En 1932, Aldous Huxley publicó Un mundo feliz, una novela que en su momento fue catalogada como ciencia ficción futurista. Noventa y tres años después, más que ficción parece un espejo inquietante de nuestra realidad. El libro describe una sociedad aparentemente perfecta: sin guerras, sin hambre, sin dolor. Una utopía que, en realidad, esconde el mayor de los controles: el de la mente y las emociones. Y es ahí donde las coincidencias con nuestro presente saltan a la vista.
La novela plantea un mundo donde la felicidad no es un derecho ni un deseo, sino una obligación. Los seres humanos son diseñados en laboratorios, condicionados desde su gestación para aceptar el lugar que ocuparán en la sociedad: desde los más privilegiados hasta quienes realizarán los trabajos más básicos. Nadie cuestiona su papel porque han sido programados para no hacerlo. El libre albedrío desaparece, y en su lugar reina una sensación artificial de satisfacción. ¿No suena familiar?
Hoy no nacemos en probetas, al menos no de manera masiva. Pero sí estamos expuestos a mecanismos de control social y cultural igual de efectivos. El algoritmo de las redes sociales decide lo que vemos, lo que creemos y hasta lo que deseamos. La industria del entretenimiento y de la publicidad moldea nuestras aspiraciones, crea necesidades artificiales y dicta la moda de lo que debemos consumir. Como en la novela, no es necesario imponer una dictadura abierta cuando el control puede ejercerse con el disfraz de la libertad.
Huxley imaginó una droga llamada soma, repartida a toda la población para garantizar el bienestar permanente. Bastaba con una pastilla para calmar la tristeza, la frustración o la rebeldía. Hoy no tenemos soma, pero sí una multiplicación de escapes que cumplen el mismo propósito: desde los ansiolíticos y antidepresivos que se consumen en cifras récord, hasta el scroll infinito de TikTok o Instagram, diseñados para mantenernos en un estado de dopamina constante. La anestesia emocional ya no se receta en píldoras mágicas, sino en pantallas que nos distraen de los problemas reales.
Otro de los puntos centrales de la novela es la eliminación de la historia y el desprecio por la cultura clásica. En Un mundo feliz, Shakespeare es censurado porque despierta emociones “inconvenientes” como la melancolía o la reflexión profunda. Lo importante es que nadie piense demasiado. De nuevo, el paralelismo resulta perturbador. Hoy asistimos a una era de hiperconexión que paradójicamente fomenta el olvido. La información circula en exceso, pero con caducidad inmediata: lo que hoy es tendencia, mañana desaparece del radar colectivo. La memoria histórica se diluye en memes y titulares que duran lo que tarda en aparecer el siguiente escándalo.

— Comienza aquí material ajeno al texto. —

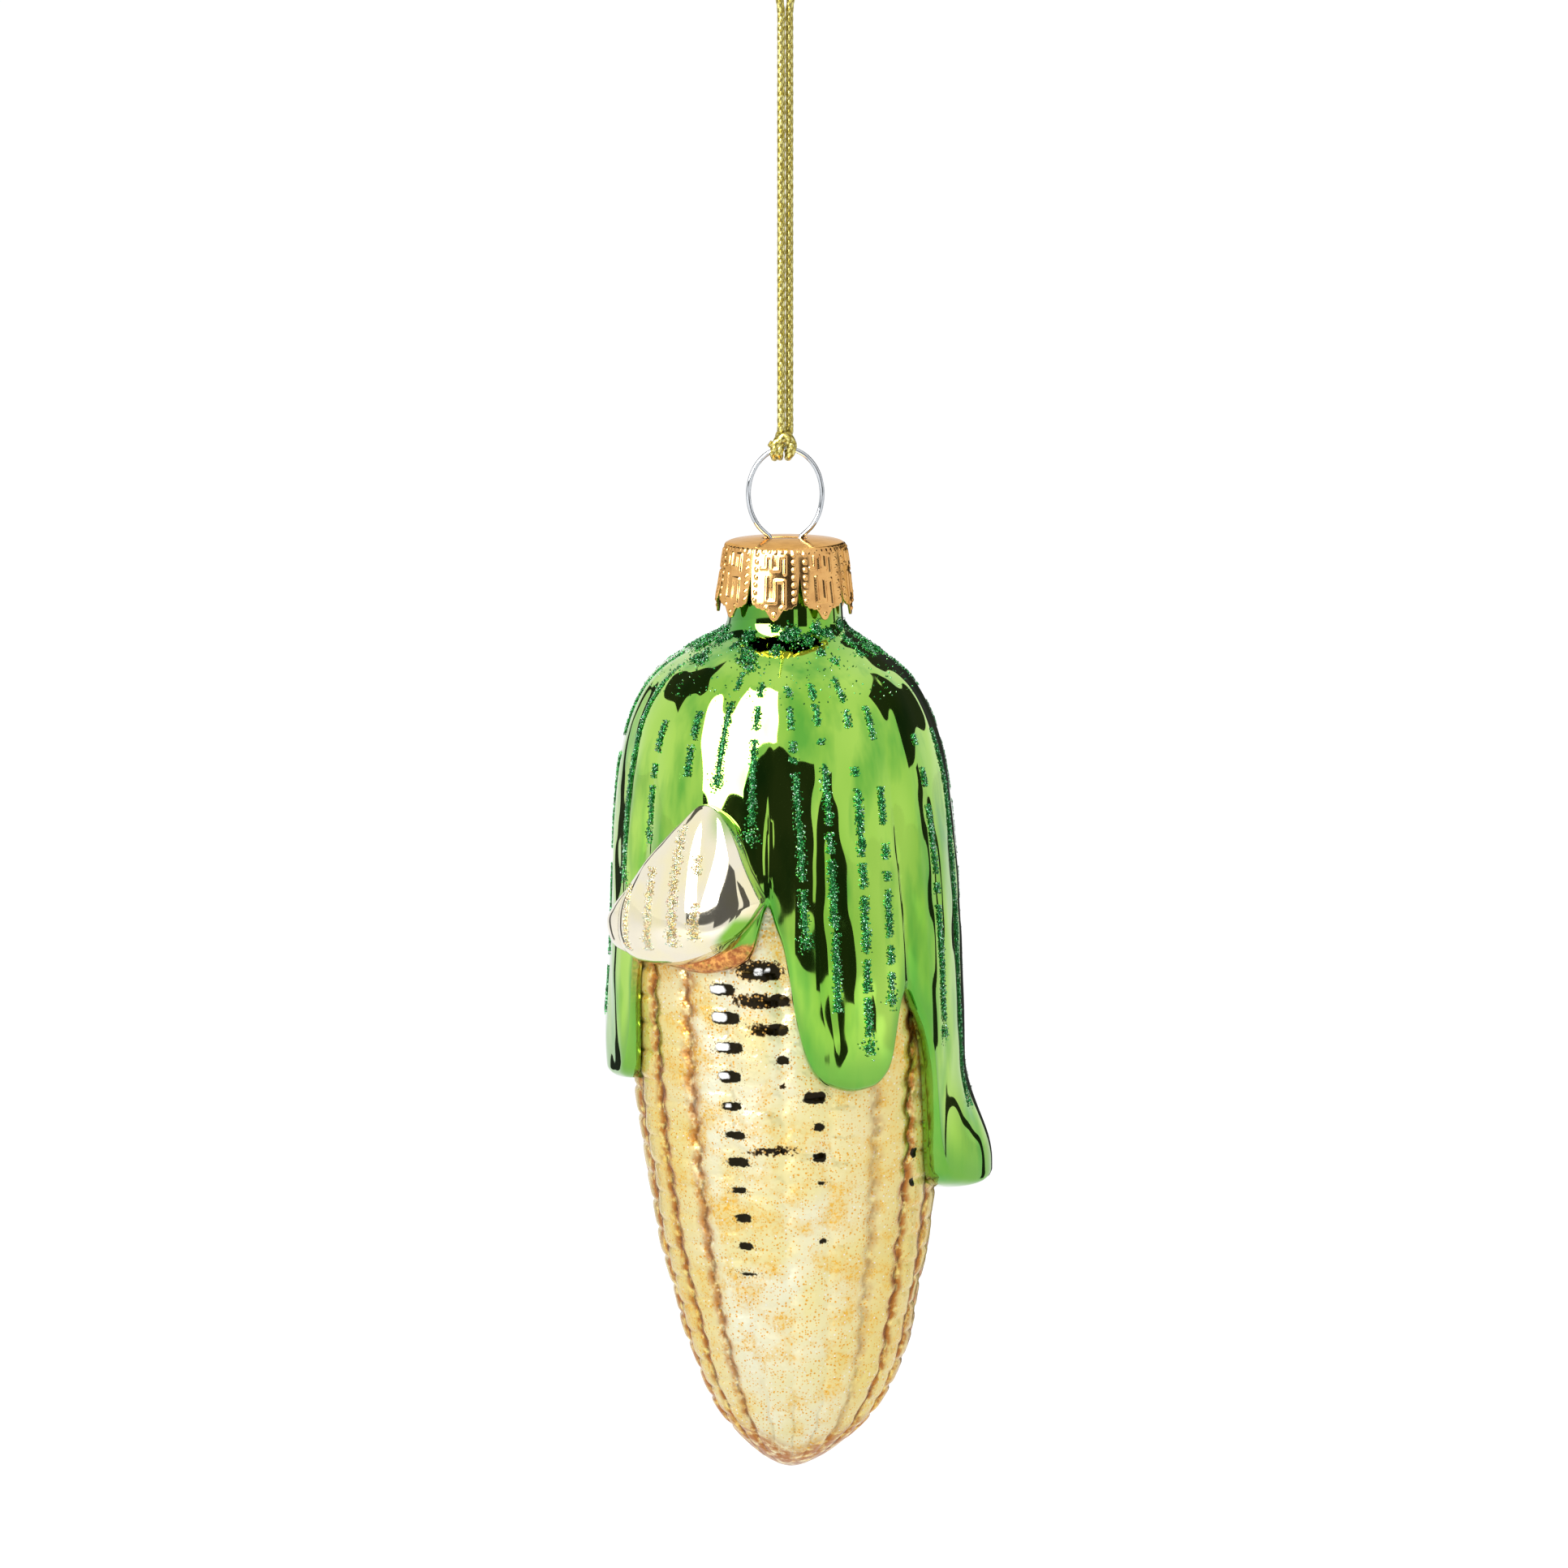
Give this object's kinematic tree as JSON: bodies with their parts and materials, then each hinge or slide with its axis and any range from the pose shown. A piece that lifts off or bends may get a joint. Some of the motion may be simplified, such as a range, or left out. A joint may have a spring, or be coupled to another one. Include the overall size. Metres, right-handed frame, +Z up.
{
  "type": "corn on the cob ornament",
  "caption": "Blown-glass corn-on-the-cob ornament with a green husk, a stamped metal cap, a wire hanger ring and a metallic hanging cord.",
  "frame": {"origin": "top of the cord's eye, where a hook bears on the cord just under its end knot", "axes": "+Z up along the cord and the cob, -Y is the front with the folded leaf at its left, +X to the right seen from the front"},
  "size_m": [0.0486, 0.046, 0.1991],
  "materials": {
    "cob_lacquer": "silvered inside, pearly yellow lacquer with copper speckles",
    "husk_lacquer": "silvered inside, transparent green lacquer, mirror gloss",
    "lining_lacquer": "silvered inside, champagne lacquer, mirror gloss",
    "green_glitter": "emerald glitter flakes in clear glue",
    "pale_glitter": "iridescent white glitter flakes in clear glue",
    "cap_metal": "copper-gold lacquered tinplate, stamped key pattern",
    "wire_metal": "bright nickel-plated spring wire",
    "cord_yarn": "braided metallic yarn, green gold"
  },
  "bodies": {
    "cord": {"cord_hitch": "cord_yarn", "cord_strand_left": "cord_yarn", "cord_strand_right": "cord_yarn", "cord_end_knot": "cord_yarn"},
    "hanger": {"hanger_wire": "wire_metal"},
    "cap": {"cap": "cap_metal"},
    "bulb": {"glass_body": "cob_lacquer", "husk": "husk_lacquer", "folded_leaf": "lining_lacquer", "vein_glitter": "green_glitter", "lining_glitter_right": "pale_glitter", "lining_glitter_middle": "pale_glitter", "lining_glitter_left": "pale_glitter", "lining_glitter_outer": "pale_glitter"}
  },
  "joints": [
    {"name": "hanger_swing", "type": "hinge", "parent": "cord", "child": "hanger", "pos_m": [0, 0, -0.06455], "axis": [1, 0, 0], "range_deg": [-75, 75]},
    {"name": "cap_rock", "type": "hinge", "parent": "hanger", "child": "cap", "pos_m": [0, 0, -0.07545], "axis": [1, 0, 0], "range_deg": [-6, 6]},
    {"name": "bulb_pull_off", "type": "slide", "parent": "cap", "child": "bulb", "axis": [0, 0, -1], "range_m": [0, 0.02]}
  ]
}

Huxley también planteó una sociedad sin familia, sin vínculos profundos, porque todo apego podía convertirse en un riesgo para la estabilidad del sistema. En nuestro mundo, la familia no ha desaparecido, pero sí se enfrenta a cambios drásticos. La vida hiperindividualista, las relaciones líquidas de las aplicaciones de citas y la cultura del “usar y tirar” han erosionado la construcción de vínculos sólidos. Cada vez más personas viven solas, sin hijos o sin relaciones estables, una elección que debe respetarse.
Pero quizás la mayor coincidencia entre la distopía de Huxley y nuestro presente está en la aparente “elección”. Los ciudadanos del libro no sienten que estén sometidos; por el contrario, creen que son felices porque se les enseñó que lo son. En nuestra realidad, la idea de libertad convive con cadenas invisibles: creemos que decidimos lo que compramos, lo que votamos, lo que pensamos, cuando en realidad respondemos a estímulos diseñados para llevarnos justo a ese punto.
La pregunta que nos deja Huxley es incómoda: ¿preferimos una felicidad prefabricada o la incertidumbre de la libertad auténtica? El escritor sospechaba que, llegado el momento, las sociedades elegirían la comodidad del placer inmediato sobre la dificultad de pensar y cuestionar.
La anestesia digital, el consumismo como religión y la manipulación del deseo son los nuevos somas de nuestro tiempo. Y mirando alrededor, parece que su predicción se cumple: las personas parecen realmente ‘felices’ con los ojos fijos en la pantalla del celular; ya ni siquiera hace falta mirar el mundo “feliz“ que nos rodea.